Review of Image Processing Concepts#

This notebook introduces some of the image processing algorithms/functions that are used throughout these interactive sessions.


  • Introduce image processing using OpenCV



Introduction #

What is a pixel?#

A pixel is a picture element. Merriam Webster defines pixel as:

any of the small discrete elements that together constitute an image.

Usually pixels are built of channels, in the case of color images there are three channels Red, Blue and Green (RGB). Each pixel is a discrete representation of the light intensity for a particular channel. The light intensity is encoded in 8-bit, hence only 256 discrete values are possible per channel.

Sometimes, you may find images with the alpha channel. This channel handles transparency, we will omit this channel for the sake of simplicity.

Run the next cell and then click on the blue box. Interact with the color picker and observe the light intensity for each channel.

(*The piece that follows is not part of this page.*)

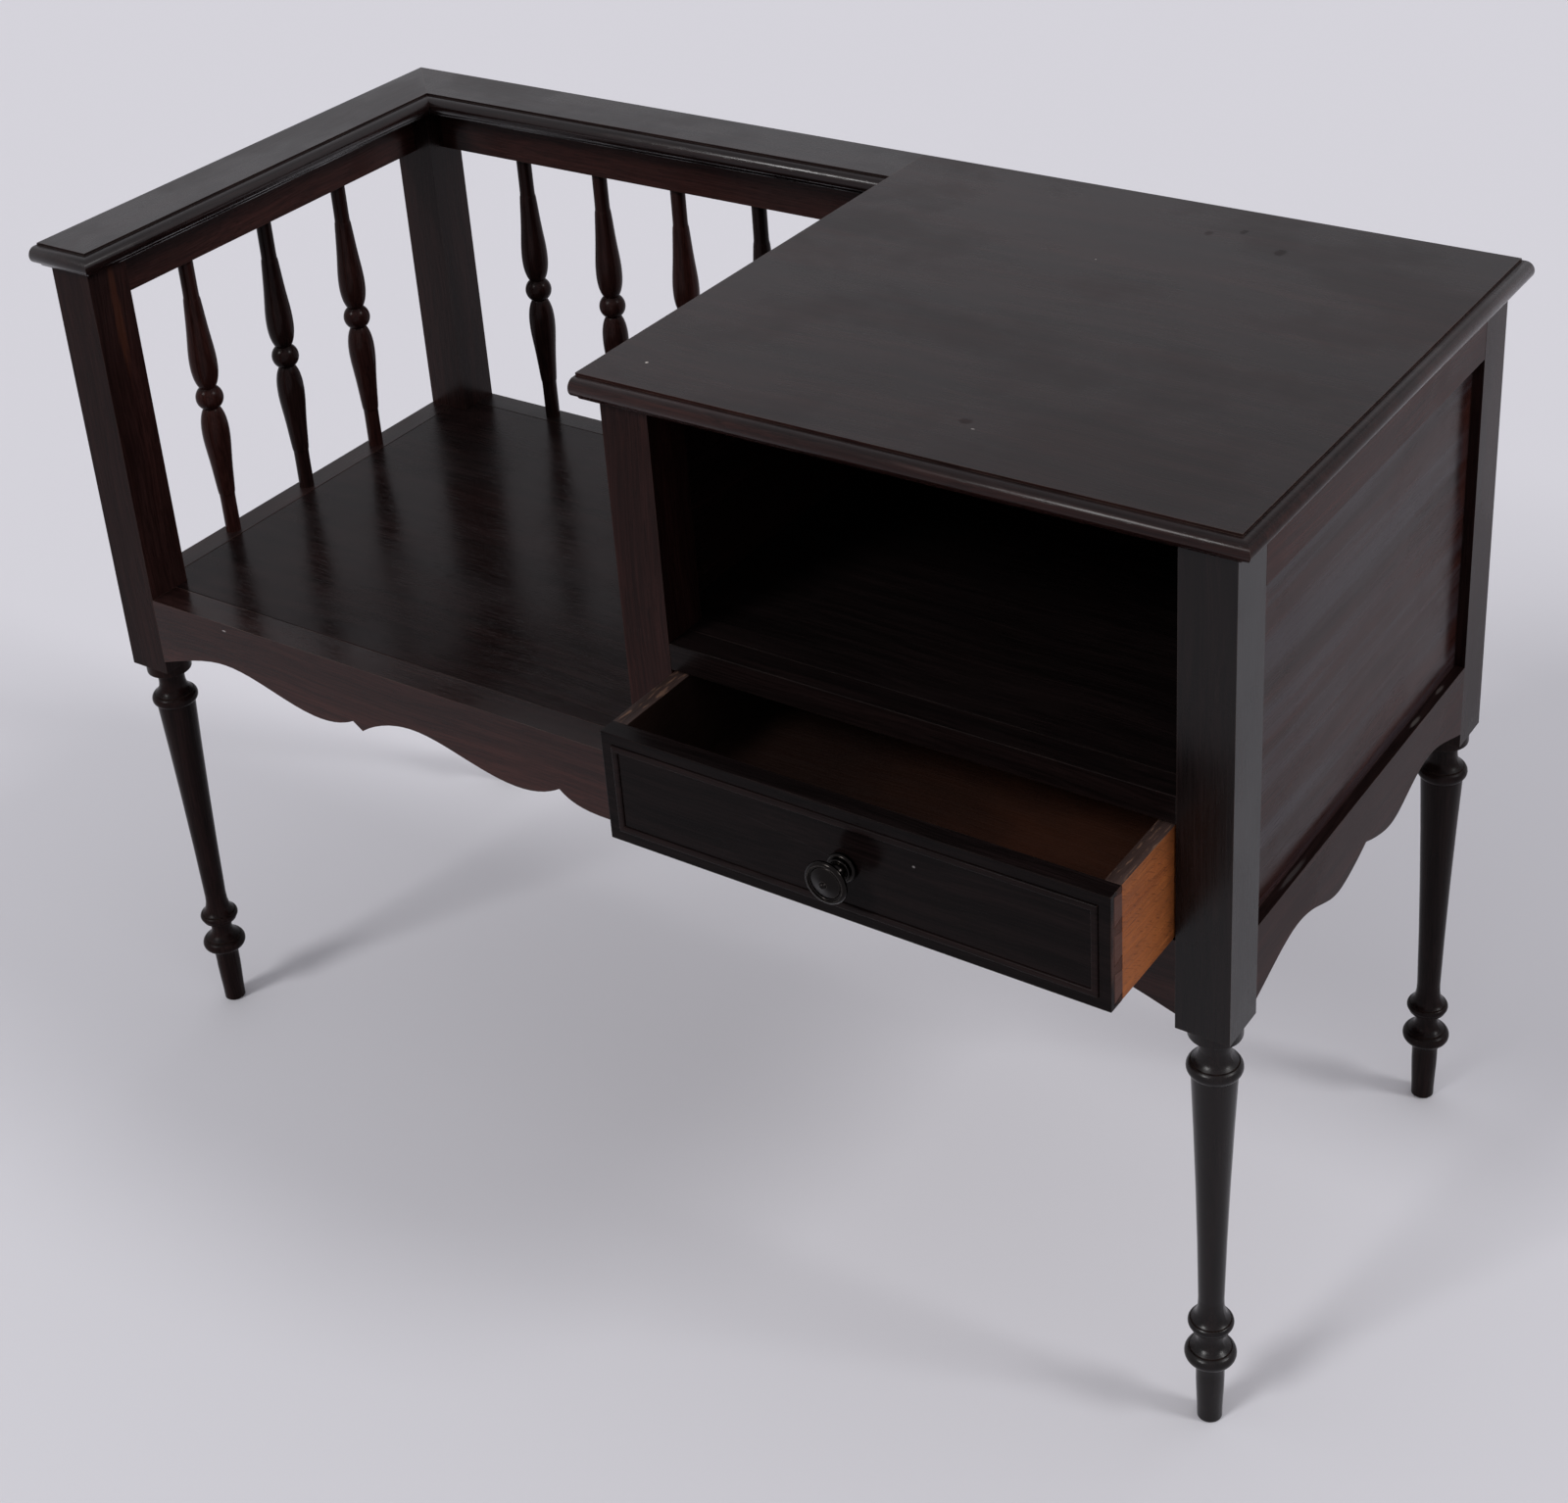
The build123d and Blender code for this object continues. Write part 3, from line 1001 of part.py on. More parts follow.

import ipywidgets as widgets

    description='Pick a color',

How many colors can a pixel represent?#

A color pixel is built of three channels, each pixel channel can represent 256 values. So, a color pixel can represent \(256 \times 256 \times 256 = 16,777,256\) different colors.

What is an image?#

An image is a collection of pixels, where each pixel stores a value proportional to the light intensity at that particular location. The size of an image is its dimension (or resolution) which is specified in width and hight. For instance, \(1920x1080\)

What does the term frames per second refer to?#

In a video the term frames per second (FPS), or images per second, represents the number of images that are played every second. The higher the image resolution and/or FPS the better the hardware required to record, process and reproduce video. Graphic Process Units (GPU) are dedicated hardware to render high frame per second applications (for instance games).

OpenCV #

OpenCV is an open source cross platform computer vision library. In the remainder of this notebook, you will be using OpenCV to get familiar with some of the computer vision functions.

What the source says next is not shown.